Bogusia: Fermo restando che decidere di iniziare una dieta non è di per sé criticabile, mi fa specie che sia la prima cosa che viene in mente quando si parla di cucina. Datevi una regolata. Sul sito della nostra associazione questo argomento l’abbiamo trattato come si deve. Basta farci una capatina e assieme a Giuseppina e le sue ricette, sfoderare un piatto a buon mercato sarà semplice per tutti, persino per chi sta a dieta.

Marcelo: Fare una dieta?

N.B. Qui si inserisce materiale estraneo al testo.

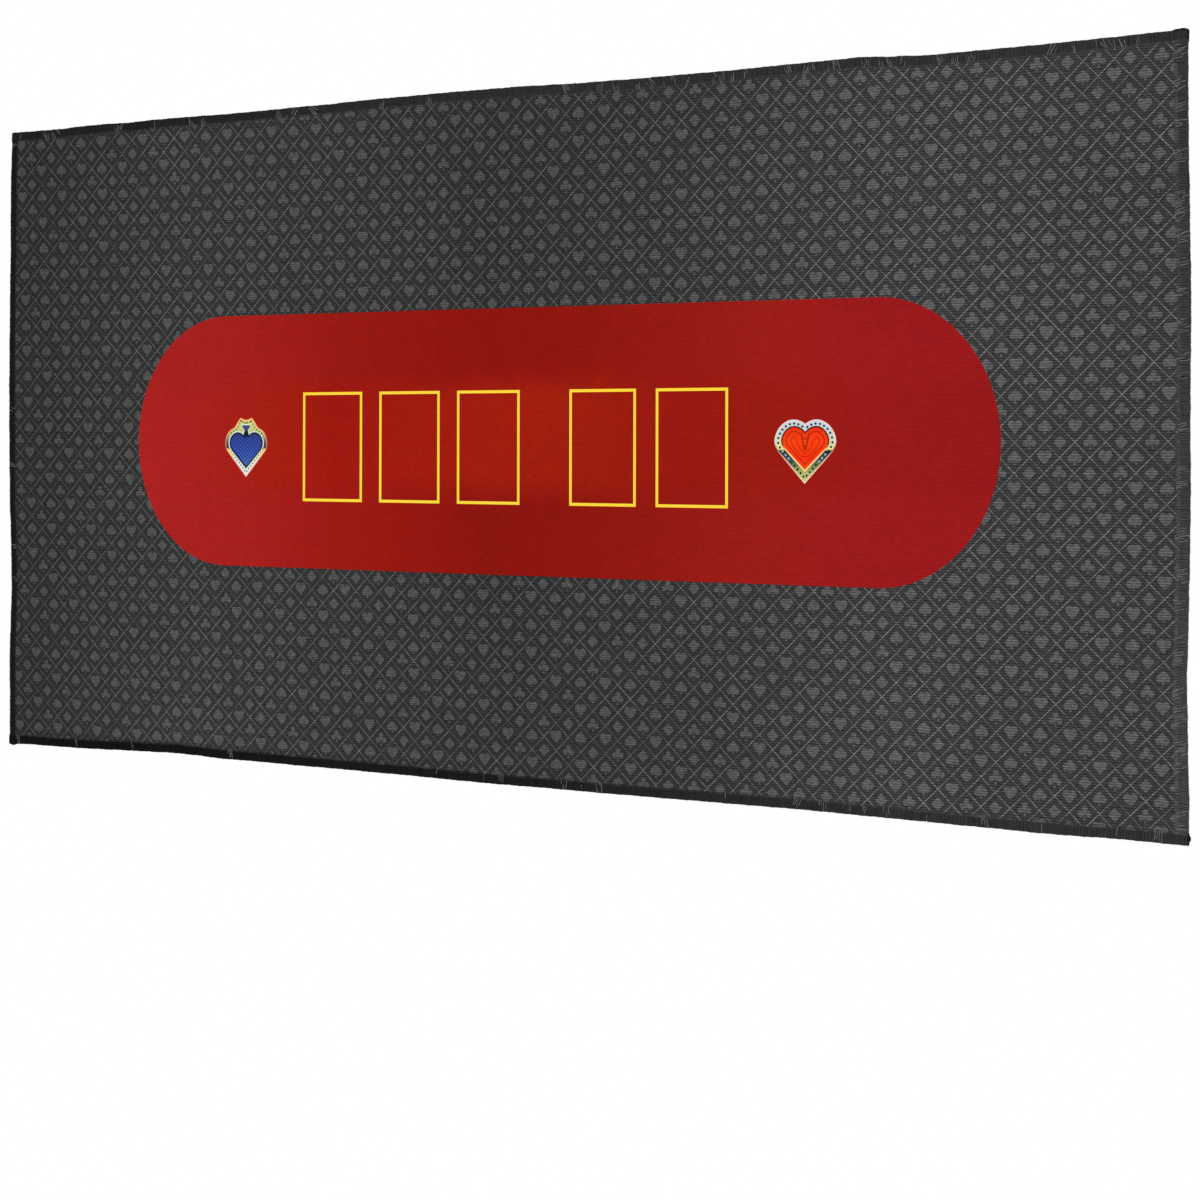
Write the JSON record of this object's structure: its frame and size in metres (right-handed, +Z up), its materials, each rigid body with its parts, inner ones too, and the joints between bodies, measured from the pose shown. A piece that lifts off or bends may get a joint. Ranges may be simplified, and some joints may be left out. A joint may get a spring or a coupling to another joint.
{
  "type": "casino table mat",
  "caption": "Two-sided roll-up casino table mat: blackjack layout on one face, poker layout on the other, overlocked edges, and an end that rolls up over the blackjack face.",
  "frame": {"origin": "centre of the mat in plan, at the height of the surface it lies on", "axes": "+X along the length towards the end that rolls up, +Y towards the dealer's side of the blackjack layout, +Z up out of the blackjack face; the poker face lies down, towards -Z"},
  "size_m": [1.2192, 0.6096, 0.0031],
  "materials": {
    "suited_cloth": "matt woven print, charcoal lattice of card suits with a red racetrack",
    "felt_cloth": "matt brushed felt, dark grey with light grey layout lines",
    "overlock_thread": "dense black overlock stitching"
  },
  "bodies": {
    "sheet": {"poker_cloth": "suited_cloth", "blackjack_cloth": "felt_cloth", "overlock_front": "overlock_thread", "overlock_back": "overlock_thread", "overlock_left": "overlock_thread"},
    "strip_01": {"poker_cloth_01": "suited_cloth", "blackjack_cloth_01": "felt_cloth", "overlock_front_01": "overlock_thread", "overlock_back_01": "overlock_thread"},
    "strip_02": {"poker_cloth_02": "suited_cloth", "blackjack_cloth_02": "felt_cloth", "overlock_front_02": "overlock_thread", "overlock_back_02": "overlock_thread"},
    "strip_03": {"poker_cloth_03": "suited_cloth", "blackjack_cloth_03": "felt_cloth", "overlock_front_03": "overlock_thread", "overlock_back_03": "overlock_thread"},
    "strip_04": {"poker_cloth_04": "suited_cloth", "blackjack_cloth_04": "felt_cloth", "overlock_front_04": "overlock_thread", "overlock_back_04": "overlock_thread"},
    "strip_05": {"poker_cloth_05": "suited_cloth", "blackjack_cloth_05": "felt_cloth", "overlock_front_05": "overlock_thread", "overlock_back_05": "overlock_thread"},
    "strip_06": {"poker_cloth_06": "suited_cloth", "blackjack_cloth_06": "felt_cloth", "overlock_front_06": "overlock_thread", "overlock_back_06": "overlock_thread"},
    "strip_07": {"poker_cloth_07": "suited_cloth", "blackjack_cloth_07": "felt_cloth", "overlock_front_07": "overlock_thread", "overlock_back_07": "overlock_thread"},
    "strip_08": {"poker_cloth_08": "suited_cloth", "blackjack_cloth_08": "felt_cloth", "overlock_front_08": "overlock_thread", "overlock_back_08": "overlock_thread"},
    "strip_09": {"poker_cloth_09": "suited_cloth", "blackjack_cloth_09": "felt_cloth", "overlock_front_09": "overlock_thread", "overlock_back_09": "overlock_thread"},
    "strip_10": {"poker_cloth_10": "suited_cloth", "blackjack_cloth_10": "felt_cloth", "overlock_front_10": "overlock_thread", "overlock_back_10": "overlock_thread"},
    "strip_11": {"poker_cloth_11": "suited_cloth", "blackjack_cloth_11": "felt_cloth", "overlock_front_11": "overlock_thread", "overlock_back_11": "overlock_thread"},
    "strip_12": {"poker_cloth_12": "suited_cloth", "blackjack_cloth_12": "felt_cloth", "overlock_front_12": "overlock_thread", "overlock_back_12": "overlock_thread"},
    "strip_13": {"poker_cloth_13": "suited_cloth", "blackjack_cloth_13": "felt_cloth", "overlock_front_13": "overlock_thread", "overlock_back_13": "overlock_thread", "overlock_right": "overlock_thread"}
  },
  "joints": [
    {"name": "roll", "type": "hinge", "parent": "sheet", "child": "strip_01", "pos_m": [0.2846, 0, 0.00155], "axis": [0, -1, 0], "range_deg": [0, 25]},
    {"name": "roll_02", "type": "hinge", "parent": "strip_01", "child": "strip_02", "pos_m": [0.3096, 0, 0.00155], "axis": [0, -1, 0], "range_deg": [0, 25.5]},
    {"name": "roll_03", "type": "hinge", "parent": "strip_02", "child": "strip_03", "pos_m": [0.3346, 0, 0.00155], "axis": [0, -1, 0], "range_deg": [0, 26]},
    {"name": "roll_04", "type": "hinge", "parent": "strip_03", "child": "strip_04", "pos_m": [0.3596, 0, 0.00155], "axis": [0, -1, 0], "range_deg": [0, 26.5]},
    {"name": "roll_05", "type": "hinge", "parent": "strip_04", "child": "strip_05", "pos_m": [0.3846, 0, 0.00155], "axis": [0, -1, 0], "range_deg": [0, 27]},
    {"name": "roll_06", "type": "hinge", "parent": "strip_05", "child": "strip_06", "pos_m": [0.4096, 0, 0.00155], "axis": [0, -1, 0], "range_deg": [0, 27.5]},
    {"name": "roll_07", "type": "hinge", "parent": "strip_06", "child": "strip_07", "pos_m": [0.4346, 0, 0.00155], "axis": [0, -1, 0], "range_deg": [0, 28]},
    {"name": "roll_08", "type": "hinge", "parent": "strip_07", "child": "strip_08", "pos_m": [0.4596, 0, 0.00155], "axis": [0, -1, 0], "range_deg": [0, 28.5]},
    {"name": "roll_09", "type": "hinge", "parent": "strip_08", "child": "strip_09", "pos_m": [0.4846, 0, 0.00155], "axis": [0, -1, 0], "range_deg": [0, 29]},
    {"name": "roll_10", "type": "hinge", "parent": "strip_09", "child": "strip_10", "pos_m": [0.5096, 0, 0.00155], "axis": [0, -1, 0], "range_deg": [0, 29.5]},
    {"name": "roll_11", "type": "hinge", "parent": "strip_10", "child": "strip_11", "pos_m": [0.5346, 0, 0.00155], "axis": [0, -1, 0], "range_deg": [0, 30]},
    {"name": "roll_12", "type": "hinge", "parent": "strip_11", "child": "strip_12", "pos_m": [0.5596, 0, 0.00155], "axis": [0, -1, 0], "range_deg": [0, 30.5]},
    {"name": "roll_13", "type": "hinge", "parent": "strip_12", "child": "strip_13", "pos_m": [0.5846, 0, 0.00155], "axis": [0, -1, 0], "range_deg": [0, 31]}
  ],
  "couplings": [
    {"joint": "roll_02", "follows": "roll", "ratio": 1.02},
    {"joint": "roll_03", "follows": "roll", "ratio": 1.04},
    {"joint": "roll_04", "follows": "roll", "ratio": 1.06},
    {"joint": "roll_05", "follows": "roll", "ratio": 1.08},
    {"joint": "roll_06", "follows": "roll", "ratio": 1.1},
    {"joint": "roll_07", "follows": "roll", "ratio": 1.12},
    {"joint": "roll_08", "follows": "roll", "ratio": 1.14},
    {"joint": "roll_09", "follows": "roll", "ratio": 1.16},
    {"joint": "roll_10", "follows": "roll", "ratio": 1.18},
    {"joint": "roll_11", "follows": "roll", "ratio": 1.2},
    {"joint": "roll_12", "follows": "roll", "ratio": 1.22},
    {"joint": "roll_13", "follows": "roll", "ratio": 1.24}
  ]
}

Per me è molto più salutare mangiare di tutto e al contempo fare esercizi fisici, andare in palestra, o quantomeno passeggiare!. È meglio darsi allo sport e mangiare cibi ricchi di fibre e vitamine. Poi bisogna tenere a bada la voglia di carboidrati, dolci e anche moderarsi con l’alcol!. A che pro fare questo sforzo se poi ci facciamo del male? Dopo, quando sarai dimagrito, ti diranno: come ti dona quel vestito! Questo sarà molto edificante!

Leonardo: ma la facciamo finita, per l’amore del cielo! Io, a dieta, non mi ci metto!